Our report shows impressive growth in the language analysis sub-sector of AI over the last 30 months, and a large part of this is underpinned by the need to improve voice recognition ability.

In November, for example, Wluper raised $1.3 million in a seed funding round. The London-based start-up believes voice assistants work much better when the underlying AI is tasked with becoming an expert in a narrower and more specialised domain.

Co-founder Hami Bahraynian told TechCrunch: "When we think of intelligent assistants like Alexa or Siri, the only time you'll believe they're really good is if they understand you properly. Most of the time, they simply can't.

"It is not the speech recognition which fails. It is the missing focus and lacking reasoning of these systems, because they all can do a lot of things reasonably well, but nothing perfectly.”

In the US, Google has integrated Duplex with its Voice Assistant to enable users of its Pixel 3 smartphone to make restaurant bookings.

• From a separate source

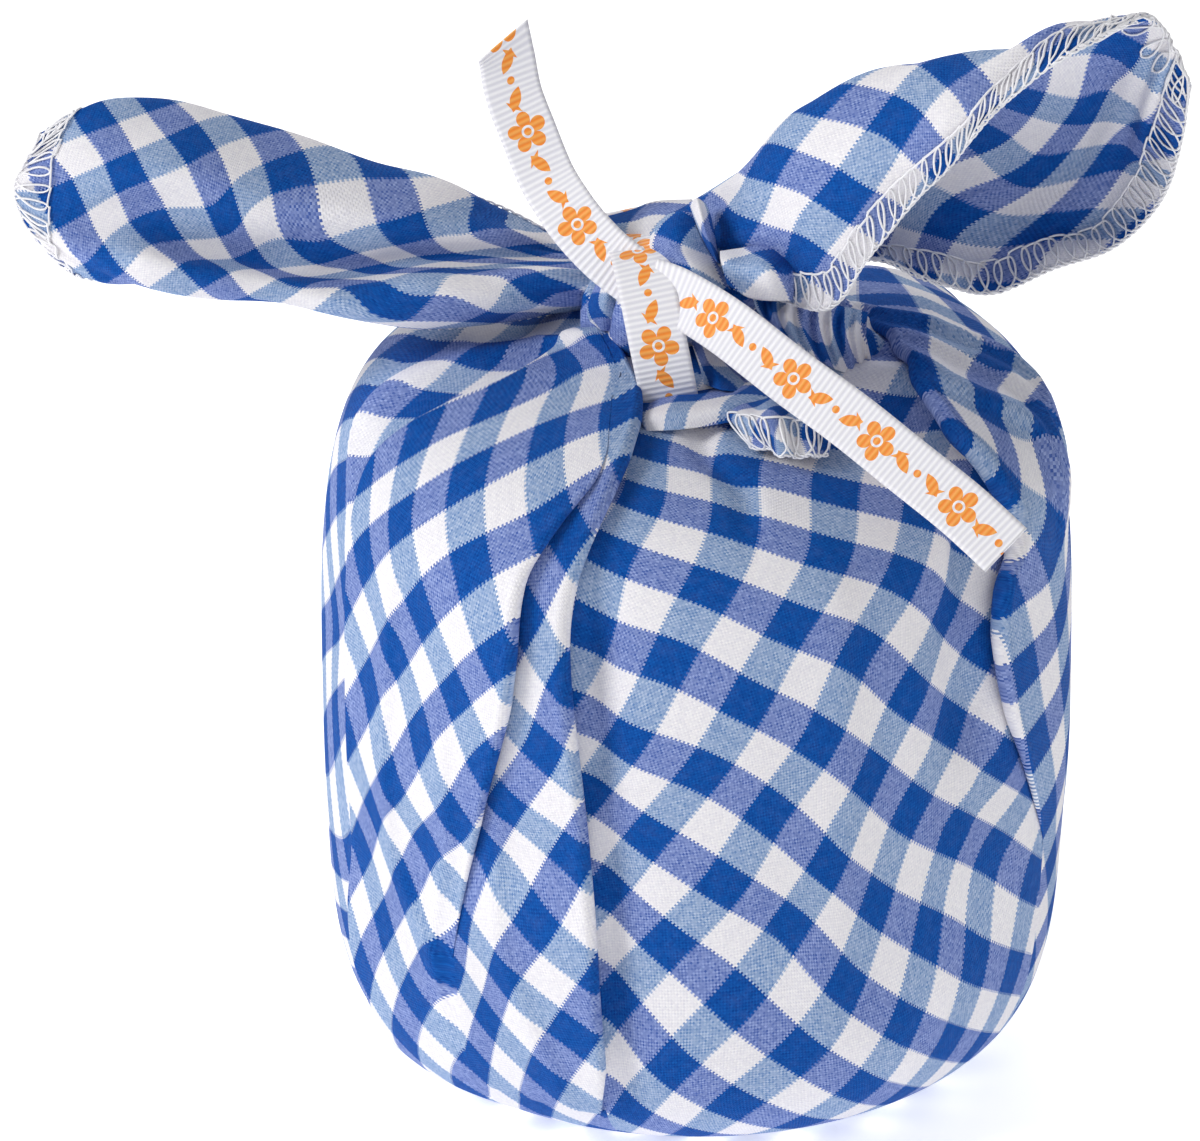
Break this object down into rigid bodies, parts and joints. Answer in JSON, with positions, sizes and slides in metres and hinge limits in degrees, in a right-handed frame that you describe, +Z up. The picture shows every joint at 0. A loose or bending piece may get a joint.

While a perfect example of the benefits of the personalisation approach, however, the AI-driven automated reservation system may be a little ‘too’ human.

It has raised questions over the ethics of robotic voices not identifying themselves as such to users, which could be the next big challenge to overcome.

Master of one trade, Jack of none

We are already increasingly reliant on CAI, and that will only get more entrenched as the IoT becomes more prevalent.

Ultimately, improving voice recognition relies on reducing the amount of data we expect CAI to process and learn from. And it seems obvious that training algorithms to be a subject expert is a perfect way to do that.

It’s clear that to embrace the potential of this technology, we need to train AI to better understand the complex context and nuance of conversation.

But while solving these problems, we also need to recognise that making AI more “human” will bring its own inherent challenges.

“The language analysis sub-sector has experienced impressive growth over the last 30 months, as it sees its application extend to and grow in new verticals. In fact, Q1 2019 has proven to be a stellar quarter for language analysis."